» **INFORMATION SUPPLIED**:
━━━

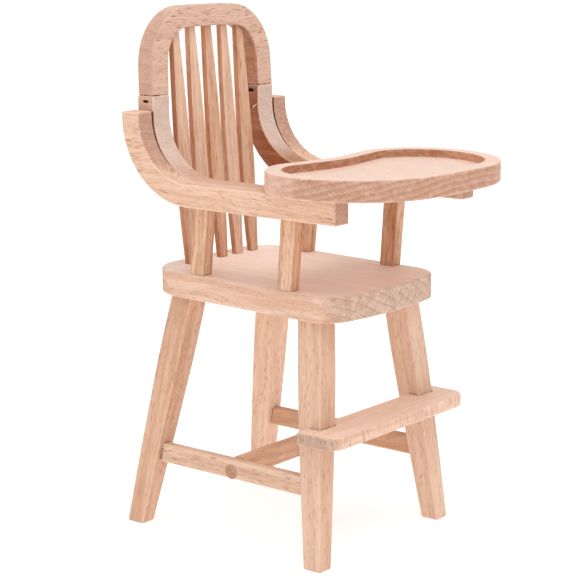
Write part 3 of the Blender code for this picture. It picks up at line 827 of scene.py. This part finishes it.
def make_bead_tree():
    """Rule that sets dried beads of uneven size, at random, along the edges that come in."""
    smallest_bead = (0.7, 0.7, 0.6)
    largest_bead = (1.5, 1.5, 1.1)
    tree = bpy.data.node_groups.new("glue_beads", "GeometryNodeTree")
    add_inputs(tree, "NodeSocketGeometry", Geometry=None)
    add_inputs(tree, "NodeSocketFloat", Spacing=0.0002, Radius=0.00013, Share=1.0, Taper=0.0)
    add_inputs(tree, "NodeSocketInt", Seed=0)
    add_inputs(tree, "NodeSocketMaterial", Glue=None)
    add_outputs(tree, Geometry="NodeSocketGeometry")
    given = tree.nodes.new("NodeGroupInput").outputs
    result = tree.nodes.new("NodeGroupOutput").inputs
    line = add_node(tree, "GeometryNodeMeshToCurve", Mesh=given["Geometry"]).outputs["Curve"]
    places = add_node(
        tree, "GeometryNodeResampleCurve", {"mode": "LENGTH"}, Curve=line, Length=given["Spacing"])
    chosen = add_node(
        tree, "FunctionNodeRandomValue", {"data_type": "BOOLEAN"}, Probability=given["Share"],
        Seed=given["Seed"]).outputs[3]
    size = add_node(
        tree, "FunctionNodeRandomValue", {"data_type": "FLOAT_VECTOR"}, _0=smallest_bead,
        _1=largest_bead, Seed=given["Seed"]).outputs[0]
    travelled = add_node(tree, "GeometryNodeSplineParameter").outputs["Factor"]
    left = add_math(tree, "MULTIPLY", given["Taper"], add_math(tree, "SUBTRACT", 1.0, travelled))
    radius = add_math(tree, "MULTIPLY", given["Radius"], add_math(tree, "SUBTRACT", 1.0, left))
    bead = add_node(tree, "GeometryNodeMeshIcoSphere", Radius=1.0, Subdivisions=1)
    beads = add_node(
        tree, "GeometryNodeInstanceOnPoints", Points=places.outputs["Curve"], Selection=chosen,
        Instance=bead.outputs["Mesh"], Scale=add_scaling(tree, size, radius))
    whole = add_node(tree, "GeometryNodeRealizeInstances", Geometry=beads.outputs["Instances"])
    smooth = add_node(tree, "GeometryNodeSetShadeSmooth", Geometry=whole.outputs["Geometry"])
    dressed = add_node(
        tree, "GeometryNodeSetMaterial", Geometry=smooth.outputs["Geometry"], Material=given["Glue"])
    tree.links.new(dressed.outputs["Geometry"], result["Geometry"])
    return tree


glue_beads = make_bead_tree()
dried_glue = mottled(
    "dried_glue", (0.055, 0.018, 0.008, 1), (0.22, 0.09, 0.04, 1), spots=2500.0, detail=2.0, shine=0.1)


def add_beads(name, lines, slot, **sizes):
    """Beads along lines, each a list of points. Sizes are the values of the beads' other inputs.

    A taper of 1 lets the beads grow from nothing at a line's start.
    """
    points = [point for line in lines for point in line]
    edges = []
    first = 0
    for line in lines:
        edges += [(first + index, first + index + 1) for index in range(len(line) - 1)]
        first += len(line)
    path = bpy.data.meshes.new(name + "_path")
    path.from_pydata(points, edges, [])
    add_extra(name, run_tree(glue_beads, name, path, Glue=dried_glue, **sizes))


def upper_edge(node, inner):
    """Points of an arm's inner face, from its front end along the top and up the bend to its tip."""
    shape = bmesh.new()
    shape.from_mesh(shaped_copy(node + "_outline", node))
    inner_faces = [face for face in shape.faces if face.normal.x * inner > 0.9]
    face = max(inner_faces, key=lambda face: face.calc_area())
    loop = [vertex.co.copy() for vertex in face.verts]
    shape.free()
    start = min(range(len(loop)), key=lambda index: loop[index].y - loop[index].z)
    end = max(range(len(loop)), key=lambda index: loop[index].z - 0.1 * loop[index].y)
    paths = []
    for step in (1, -1):
        path = [loop[start]]
        index = start
        while index != end:
            index = (index + step) % len(loop)
            path.append(loop[index])
        paths.append(path)
    return min(paths, key=lambda path: sum((b - a).length for a, b in zip(path, path[1:])))


def round_trip(low, high):
    """Closed line round a box that is flat in one direction."""
    flat = min(range(3), key=lambda axis: high[axis] - low[axis])
    first, second = (axis for axis in range(3) if axis != flat)
    line = []
    for at_first, at_second in ((0, 0), (1, 0), (1, 1), (0, 1), (0, 0)):
        corner = low.copy()
        corner[first] = (low, high)[at_first][first]
        corner[second] = (low, high)[at_second][second]
        line.append(corner)
    return line


seam_start = 0.0008
seam_inset = 0.00015
seam_drop = 0.00012
seam_lines = []
for node, inner in (("arm_right", 1), ("arm_left", -1)):
    edge_points = upper_edge(node, inner)
    level = edge_points[0].z + seam_start
    seam = []
    for before, point, after in zip(edge_points, edge_points[1:], edge_points[2:] + edge_points[-1:]):
        along = (after - before).normalized()
        if point.z > level:
            seam.append(point + Vector((inner * seam_inset, -along.z * seam_drop, along.y * seam_drop)))
    seam_lines.append(seam)
add_beads(
    "arm_glue_lines", seam_lines, "rail_beech", Spacing=0.0001, Radius=0.00019, Share=0.9, Taper=1.0,
    Seed=3)

top_layer = 0.0003
dot_lift = Vector((0, 0, 0.00008))
dot_inset = Vector((0.00012, 0.00012, 0))
butt_lines = []
for node in ("back_rail_right", "back_rail_left"):
    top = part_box(node)[1].z
    low, high = corners([point for point in solid_points(node) if point.z > top - top_layer])
    low.z = top
    high.z = top
    butt_lines.append(round_trip(low + dot_lift + dot_inset, high + dot_lift - dot_inset))
add_beads(
    "bow_glue_dots", butt_lines, "bow_beech", Spacing=0.00036, Radius=0.00011, Share=0.32, Seed=11)

end_layer = 0.0009
stretcher_points = solid_points("side_stretcher_right")
rear = max(point.y for point in stretcher_points)
low, high = corners([point for point in stretcher_points if point.y > rear - end_layer])
end_line = [
    Vector((x, high.y - (z - low.z) / (high.z - low.z) * (high.y - low.y), z))
    for x, z in ((low.x, low.z), (low.x, high.z), (high.x, high.z), (high.x, low.z))]
add_beads(
    "stretcher_glue_dots", [end_line], "side_stretcher_beech", Spacing=0.00022, Radius=0.00012,
    Share=0.5, Seed=5)


# Tray: a bean-shaped board with its grain aslant, routed to a shallow pocket that leaves a level rim,
# and glued on top of the arms. Its front edge is end grain with slanting growth rings.

least_pocket_depth = 0.001
wood = beech(
    "tray_wood", (0.6, 0.8, 0), (-0.8, 0.6, 1.3), (0.82, 0.61, 0.51), (0.73, 0.48, 0.36),
    (0.66, 0.45, 0.355), (0, 0, 6), Ring_spacing=1.1, Ring_line=0.3, Ring_shade=0.4, Streaks=0.2,
    Hairlines=0.05, Flecks=0.4, Fleck_length=1.0, Calm=0.8, Hatch=0.3)
mesh = shaped_copy("tray_board", "tray", ["-Z"], distance=glue_gap / 2, reach=0.0006)
mesh = eased(mesh, board_easing)
tray_low, tray_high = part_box("tray")
level_faces = [face.center.z for face in mesh.polygons if face.normal.z > 0.99]
pocket_floor = max(height for height in level_faces if height < tray_high.z - least_pocket_depth)


def tray_light_and_shade(middle, normal):
    """Pale on top, which is painted light, deeper on the outer edge, and deepest on the wall round the
    pocket, which is painted shade.
    """
    if normal.z > 0.7:
        return 0.0
    outwards = normal.x * middle.x + normal.y * (middle.y - (tray_low.y + tray_high.y) / 2)
    return 0.5 if outwards > 0 or middle.z < pocket_floor else 0.9


add_piece("tray_board", toned(mesh, tray_light_and_shade), wood, "tray_beech", "tray")


# Studio: a pale floor in an even white room, a soft light on the chair's right and one above it, and
# the camera where the photograph was taken from.

floor_mesh = bpy.data.meshes.new("floor")
shape = bmesh.new()
bmesh.ops.create_grid(shape, x_segments=1, y_segments=1, size=3)
shape.to_mesh(floor_mesh)
shape.free()
floor = bpy.data.objects.new("floor", floor_mesh)
bpy.context.scene.collection.objects.link(floor)
paper = bpy.data.materials.new("paper")
paper.use_nodes = True
tree = paper.node_tree
shader = tree.nodes["Principled BSDF"]
source = add_node(tree, "ShaderNodeTexCoord").outputs
mottle = add_node(tree, "ShaderNodeTexNoise", Vector=source["Object"], Scale=30.0).outputs["Fac"]
tint = add_blend(tree, mottle, (0.80, 0.80, 0.80, 1), (0.83, 0.83, 0.83, 1))
tree.links.new(tint, shader.inputs["Base Color"])
shader.inputs["Roughness"].default_value = 0.9
shader.inputs["Specular IOR Level"].default_value = 0.0
shader.inputs["Emission Color"].default_value = (1, 1, 1, 1)
shader.inputs["Emission Strength"].default_value = 0.4
floor_mesh.materials.append(paper)

white = (1, 1, 1, 1)
sky = bpy.data.worlds.new("studio")
bpy.context.scene.world = sky
sky.use_nodes = True
tree = sky.node_tree
room = tree.nodes["Background"]
room.inputs["Color"].default_value = white
room.inputs["Strength"].default_value = 0.88
backdrop = add_node(tree, "ShaderNodeBackground", Color=white, Strength=1.0)
seen = add_node(tree, "ShaderNodeLightPath").outputs["Is Camera Ray"]
whole = add_node(
    tree, "ShaderNodeMixShader", _0=seen, _1=room.outputs["Background"],
    _2=backdrop.outputs["Background"])
tree.links.new(whole.outputs["Shader"], tree.nodes["World Output"].inputs["Surface"])


def add_softbox(name, place, size, power):
    """Square light that looks at the middle of the chair."""
    target = Vector((0, 0, 0.05))
    lamp = bpy.data.lights.new(name, "AREA")
    lamp.shape = "SQUARE"
    lamp.size = size
    lamp.energy = power
    light = bpy.data.objects.new(name, lamp)
    bpy.context.scene.collection.objects.link(light)
    light.location = place
    light.rotation_mode = "QUATERNION"
    light.rotation_quaternion = (target - Vector(place)).to_track_quat("-Z", "Y")


add_softbox("key", (-0.58, -0.30, 0.30), size=0.35, power=0.2)
add_softbox("top", (-0.15, -0.25, 0.75), size=0.5, power=2.3)

azimuth = math.radians(-51.45)
elevation = math.radians(11.44)
level = math.cos(elevation)
backward = Vector((math.sin(azimuth) * level, -math.cos(azimuth) * level, math.sin(elevation)))
camera_data = bpy.data.cameras.new("camera")
camera_data.sensor_width = 36
camera_data.lens = 111.73
camera_data.clip_start = 0.01
camera = bpy.data.objects.new("camera", camera_data)
bpy.context.scene.collection.objects.link(camera)
camera.location = (-0.26118, -0.20043, 0.11354)
camera.rotation_mode = "QUATERNION"
camera.rotation_quaternion = (-backward).to_track_quat("-Z", "Y")
bpy.context.scene.camera = camera
bpy.context.scene.view_settings.view_transform = "Standard"
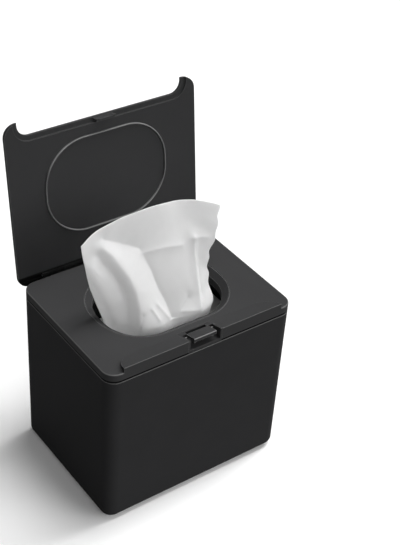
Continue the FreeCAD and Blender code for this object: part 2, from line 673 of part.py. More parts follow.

━━━

» **WHAT NEEDS TO BE DONE**:
Pull out every line in the material above where "this" occurs.

» **EXPECTED OUTPUT**:
Write part 3 of the Blender code for this picture. It picks up at line 827 of scene.py. This part finishes it.
Continue the FreeCAD and Blender code for this object: part 2, from line 673 of part.py. More parts follow.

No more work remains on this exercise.